## DATASET EXTRACT
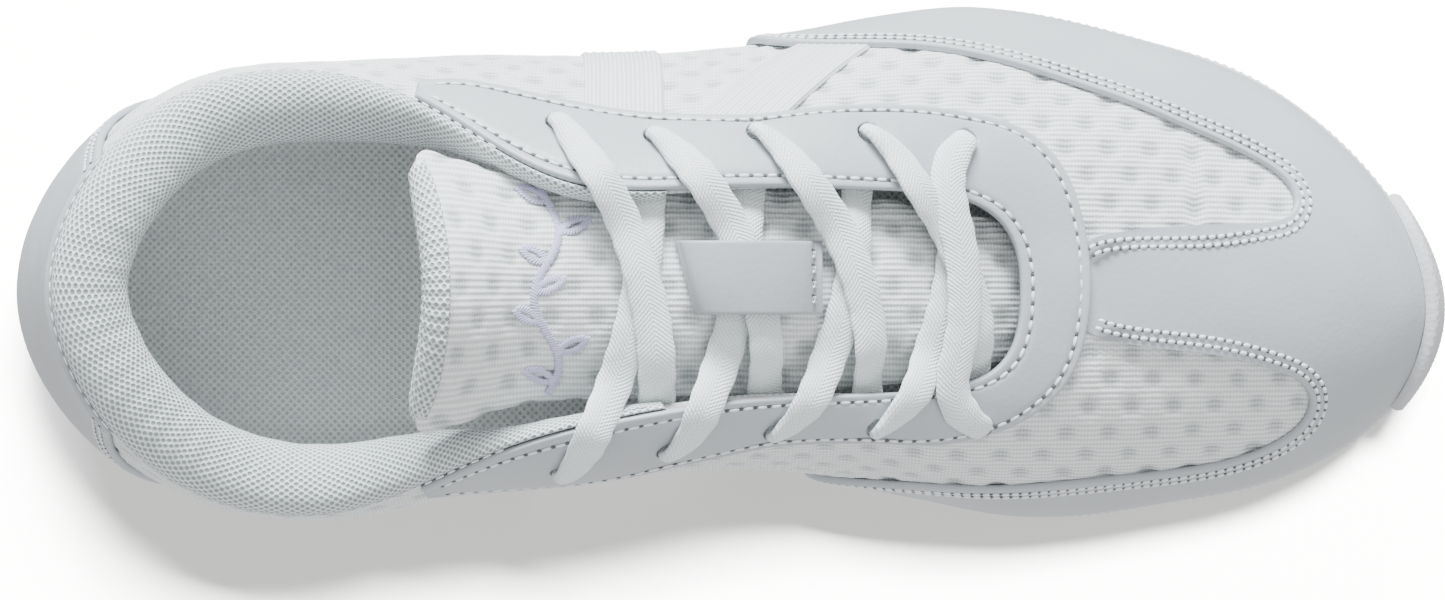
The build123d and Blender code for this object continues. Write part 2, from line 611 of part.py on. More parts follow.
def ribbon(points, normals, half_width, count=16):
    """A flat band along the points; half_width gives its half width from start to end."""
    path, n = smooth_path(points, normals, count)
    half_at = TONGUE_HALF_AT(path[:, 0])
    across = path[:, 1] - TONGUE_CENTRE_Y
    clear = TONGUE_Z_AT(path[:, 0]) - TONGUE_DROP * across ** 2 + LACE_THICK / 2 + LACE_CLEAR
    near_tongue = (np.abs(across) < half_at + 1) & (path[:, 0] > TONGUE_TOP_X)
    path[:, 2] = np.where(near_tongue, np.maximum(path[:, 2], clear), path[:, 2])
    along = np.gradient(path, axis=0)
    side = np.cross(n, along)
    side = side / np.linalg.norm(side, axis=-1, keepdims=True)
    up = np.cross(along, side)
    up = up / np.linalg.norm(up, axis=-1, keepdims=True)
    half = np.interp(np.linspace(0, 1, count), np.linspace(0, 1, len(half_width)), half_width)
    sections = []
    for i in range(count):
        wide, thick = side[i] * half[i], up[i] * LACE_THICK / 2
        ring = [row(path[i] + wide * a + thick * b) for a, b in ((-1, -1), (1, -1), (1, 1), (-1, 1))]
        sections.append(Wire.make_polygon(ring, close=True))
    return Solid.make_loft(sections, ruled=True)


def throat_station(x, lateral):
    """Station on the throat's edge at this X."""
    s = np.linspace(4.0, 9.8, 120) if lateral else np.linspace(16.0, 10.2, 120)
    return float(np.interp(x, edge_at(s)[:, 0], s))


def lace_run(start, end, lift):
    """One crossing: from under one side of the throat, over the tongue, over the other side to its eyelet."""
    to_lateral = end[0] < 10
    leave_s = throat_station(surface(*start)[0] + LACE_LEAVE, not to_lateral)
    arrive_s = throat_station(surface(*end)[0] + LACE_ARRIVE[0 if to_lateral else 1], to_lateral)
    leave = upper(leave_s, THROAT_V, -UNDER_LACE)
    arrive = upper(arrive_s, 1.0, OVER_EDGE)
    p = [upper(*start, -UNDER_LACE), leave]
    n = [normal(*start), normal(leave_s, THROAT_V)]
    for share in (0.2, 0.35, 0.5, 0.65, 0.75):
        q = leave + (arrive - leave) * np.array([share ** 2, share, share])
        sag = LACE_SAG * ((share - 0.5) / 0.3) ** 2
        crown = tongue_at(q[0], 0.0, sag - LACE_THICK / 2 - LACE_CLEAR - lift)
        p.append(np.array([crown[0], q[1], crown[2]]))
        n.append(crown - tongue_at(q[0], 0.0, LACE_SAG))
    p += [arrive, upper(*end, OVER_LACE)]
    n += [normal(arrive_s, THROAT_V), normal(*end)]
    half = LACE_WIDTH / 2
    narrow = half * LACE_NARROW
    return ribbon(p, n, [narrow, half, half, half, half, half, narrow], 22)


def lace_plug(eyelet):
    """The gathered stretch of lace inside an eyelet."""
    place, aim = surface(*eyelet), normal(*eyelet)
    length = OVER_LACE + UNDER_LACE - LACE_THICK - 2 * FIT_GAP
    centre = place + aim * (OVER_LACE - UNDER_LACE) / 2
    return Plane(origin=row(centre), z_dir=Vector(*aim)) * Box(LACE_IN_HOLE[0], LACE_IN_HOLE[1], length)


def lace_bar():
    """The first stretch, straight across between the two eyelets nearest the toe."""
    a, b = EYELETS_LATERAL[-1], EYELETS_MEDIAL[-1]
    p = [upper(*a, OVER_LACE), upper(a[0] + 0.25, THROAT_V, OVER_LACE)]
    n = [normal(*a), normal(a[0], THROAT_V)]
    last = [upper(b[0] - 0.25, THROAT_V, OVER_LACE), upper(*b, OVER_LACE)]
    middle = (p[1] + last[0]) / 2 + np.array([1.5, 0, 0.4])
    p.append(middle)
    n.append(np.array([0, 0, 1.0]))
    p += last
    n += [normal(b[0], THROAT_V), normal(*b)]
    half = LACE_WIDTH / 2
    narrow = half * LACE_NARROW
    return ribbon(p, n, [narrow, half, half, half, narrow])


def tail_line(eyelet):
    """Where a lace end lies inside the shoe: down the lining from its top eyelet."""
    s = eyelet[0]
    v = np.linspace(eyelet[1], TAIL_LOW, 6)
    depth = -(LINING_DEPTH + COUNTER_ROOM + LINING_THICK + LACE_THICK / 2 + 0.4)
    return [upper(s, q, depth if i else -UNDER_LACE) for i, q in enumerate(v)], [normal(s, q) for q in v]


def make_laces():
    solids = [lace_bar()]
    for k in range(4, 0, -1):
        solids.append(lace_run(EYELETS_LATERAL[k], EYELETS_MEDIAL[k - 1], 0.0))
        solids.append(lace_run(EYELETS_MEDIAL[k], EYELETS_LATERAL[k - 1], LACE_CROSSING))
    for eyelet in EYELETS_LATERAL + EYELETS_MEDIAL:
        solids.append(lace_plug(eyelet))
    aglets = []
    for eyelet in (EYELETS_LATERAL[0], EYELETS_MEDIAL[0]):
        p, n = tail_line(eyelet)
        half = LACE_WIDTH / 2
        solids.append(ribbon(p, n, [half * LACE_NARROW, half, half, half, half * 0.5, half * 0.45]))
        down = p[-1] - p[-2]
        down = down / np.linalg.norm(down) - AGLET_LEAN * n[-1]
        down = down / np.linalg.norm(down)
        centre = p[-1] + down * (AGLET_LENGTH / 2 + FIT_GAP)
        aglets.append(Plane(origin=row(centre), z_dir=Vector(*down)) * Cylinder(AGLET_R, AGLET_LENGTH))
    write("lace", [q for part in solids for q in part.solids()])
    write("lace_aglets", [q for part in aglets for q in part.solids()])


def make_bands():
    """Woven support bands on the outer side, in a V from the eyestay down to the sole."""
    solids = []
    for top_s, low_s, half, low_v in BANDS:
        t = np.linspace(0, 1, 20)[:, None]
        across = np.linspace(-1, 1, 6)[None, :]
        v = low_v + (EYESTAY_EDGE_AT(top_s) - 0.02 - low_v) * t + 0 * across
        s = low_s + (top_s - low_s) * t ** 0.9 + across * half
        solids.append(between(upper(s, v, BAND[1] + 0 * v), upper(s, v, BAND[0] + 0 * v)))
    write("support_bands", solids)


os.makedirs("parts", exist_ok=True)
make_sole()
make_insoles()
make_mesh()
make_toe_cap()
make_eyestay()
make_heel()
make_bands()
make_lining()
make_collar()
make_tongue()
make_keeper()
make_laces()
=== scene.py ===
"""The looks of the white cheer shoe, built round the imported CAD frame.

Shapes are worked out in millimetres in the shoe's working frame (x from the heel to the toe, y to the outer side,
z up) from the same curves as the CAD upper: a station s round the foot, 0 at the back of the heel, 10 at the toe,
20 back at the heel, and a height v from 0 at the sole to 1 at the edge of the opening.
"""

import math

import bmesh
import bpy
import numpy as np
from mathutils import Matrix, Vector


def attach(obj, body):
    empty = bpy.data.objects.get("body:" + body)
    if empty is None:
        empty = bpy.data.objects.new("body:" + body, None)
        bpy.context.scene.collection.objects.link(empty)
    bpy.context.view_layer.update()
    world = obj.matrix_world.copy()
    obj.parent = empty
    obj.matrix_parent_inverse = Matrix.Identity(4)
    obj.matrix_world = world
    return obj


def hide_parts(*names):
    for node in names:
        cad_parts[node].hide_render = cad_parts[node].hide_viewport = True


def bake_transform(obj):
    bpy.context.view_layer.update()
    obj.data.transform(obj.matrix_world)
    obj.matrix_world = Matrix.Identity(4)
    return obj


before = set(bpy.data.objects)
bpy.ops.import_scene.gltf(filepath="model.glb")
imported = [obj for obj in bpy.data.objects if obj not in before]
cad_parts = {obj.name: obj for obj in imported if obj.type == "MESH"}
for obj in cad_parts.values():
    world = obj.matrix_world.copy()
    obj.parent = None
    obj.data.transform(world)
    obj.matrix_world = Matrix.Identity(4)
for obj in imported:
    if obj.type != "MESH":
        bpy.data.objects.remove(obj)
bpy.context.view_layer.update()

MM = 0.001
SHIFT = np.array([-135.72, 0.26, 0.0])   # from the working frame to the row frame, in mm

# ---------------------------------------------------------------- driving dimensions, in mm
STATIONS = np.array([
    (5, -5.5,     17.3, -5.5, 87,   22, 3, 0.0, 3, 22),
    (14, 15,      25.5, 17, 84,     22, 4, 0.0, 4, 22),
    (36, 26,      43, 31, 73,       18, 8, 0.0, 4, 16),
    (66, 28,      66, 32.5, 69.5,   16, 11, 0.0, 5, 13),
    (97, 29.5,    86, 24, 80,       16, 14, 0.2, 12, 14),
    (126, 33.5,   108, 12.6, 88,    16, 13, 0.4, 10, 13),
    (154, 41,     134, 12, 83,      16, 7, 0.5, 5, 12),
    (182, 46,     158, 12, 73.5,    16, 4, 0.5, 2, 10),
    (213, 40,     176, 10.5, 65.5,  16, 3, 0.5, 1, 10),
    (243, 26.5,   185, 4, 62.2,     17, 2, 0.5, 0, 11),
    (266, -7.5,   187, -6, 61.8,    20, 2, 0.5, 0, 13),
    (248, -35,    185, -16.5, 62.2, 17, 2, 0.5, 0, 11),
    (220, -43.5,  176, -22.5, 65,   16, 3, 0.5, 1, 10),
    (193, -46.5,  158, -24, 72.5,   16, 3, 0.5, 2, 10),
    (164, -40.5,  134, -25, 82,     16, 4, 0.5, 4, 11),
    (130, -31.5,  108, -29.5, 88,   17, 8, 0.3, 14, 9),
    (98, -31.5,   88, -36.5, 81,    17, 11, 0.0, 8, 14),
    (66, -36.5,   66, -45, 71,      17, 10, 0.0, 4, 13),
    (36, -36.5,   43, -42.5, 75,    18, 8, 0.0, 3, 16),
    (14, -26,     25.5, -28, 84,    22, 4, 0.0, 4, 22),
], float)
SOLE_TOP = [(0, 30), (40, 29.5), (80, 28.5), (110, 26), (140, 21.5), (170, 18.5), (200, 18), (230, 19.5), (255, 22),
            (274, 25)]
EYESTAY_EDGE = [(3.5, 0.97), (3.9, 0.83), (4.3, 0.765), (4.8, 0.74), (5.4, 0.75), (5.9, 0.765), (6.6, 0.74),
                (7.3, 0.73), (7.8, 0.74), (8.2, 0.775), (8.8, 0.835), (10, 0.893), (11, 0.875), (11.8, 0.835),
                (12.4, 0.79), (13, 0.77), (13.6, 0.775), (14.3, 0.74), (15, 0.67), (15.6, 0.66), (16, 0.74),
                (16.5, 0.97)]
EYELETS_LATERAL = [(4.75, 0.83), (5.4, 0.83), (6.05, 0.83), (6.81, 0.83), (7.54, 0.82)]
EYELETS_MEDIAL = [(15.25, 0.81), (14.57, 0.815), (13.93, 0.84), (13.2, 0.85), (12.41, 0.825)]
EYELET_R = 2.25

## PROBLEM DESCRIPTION
Your task is to give again the lines from the one containing "centre = p[-1]" to the one containing "obj.parent = empty", both lines included, exactly and without anything added.

## IN RESPONSE
        centre = p[-1] + down * (AGLET_LENGTH / 2 + FIT_GAP)
        aglets.append(Plane(origin=row(centre), z_dir=Vector(*down)) * Cylinder(AGLET_R, AGLET_LENGTH))
    write("lace", [q for part in solids for q in part.solids()])
    write("lace_aglets", [q for part in aglets for q in part.solids()])


def make_bands():
    """Woven support bands on the outer side, in a V from the eyestay down to the sole."""
    solids = []
    for top_s, low_s, half, low_v in BANDS:
        t = np.linspace(0, 1, 20)[:, None]
        across = np.linspace(-1, 1, 6)[None, :]
        v = low_v + (EYESTAY_EDGE_AT(top_s) - 0.02 - low_v) * t + 0 * across
        s = low_s + (top_s - low_s) * t ** 0.9 + across * half
        solids.append(between(upper(s, v, BAND[1] + 0 * v), upper(s, v, BAND[0] + 0 * v)))
    write("support_bands", solids)


os.makedirs("parts", exist_ok=True)
make_sole()
make_insoles()
make_mesh()
make_toe_cap()
make_eyestay()
make_heel()
make_bands()
make_lining()
make_collar()
make_tongue()
make_keeper()
make_laces()
=== scene.py ===
"""The looks of the white cheer shoe, built round the imported CAD frame.

Shapes are worked out in millimetres in the shoe's working frame (x from the heel to the toe, y to the outer side,
z up) from the same curves as the CAD upper: a station s round the foot, 0 at the back of the heel, 10 at the toe,
20 back at the heel, and a height v from 0 at the sole to 1 at the edge of the opening.
"""

import math

import bmesh
import bpy
import numpy as np
from mathutils import Matrix, Vector


def attach(obj, body):
    empty = bpy.data.objects.get("body:" + body)
    if empty is None:
        empty = bpy.data.objects.new("body:" + body, None)
        bpy.context.scene.collection.objects.link(empty)
    bpy.context.view_layer.update()
    world = obj.matrix_world.copy()
    obj.parent = empty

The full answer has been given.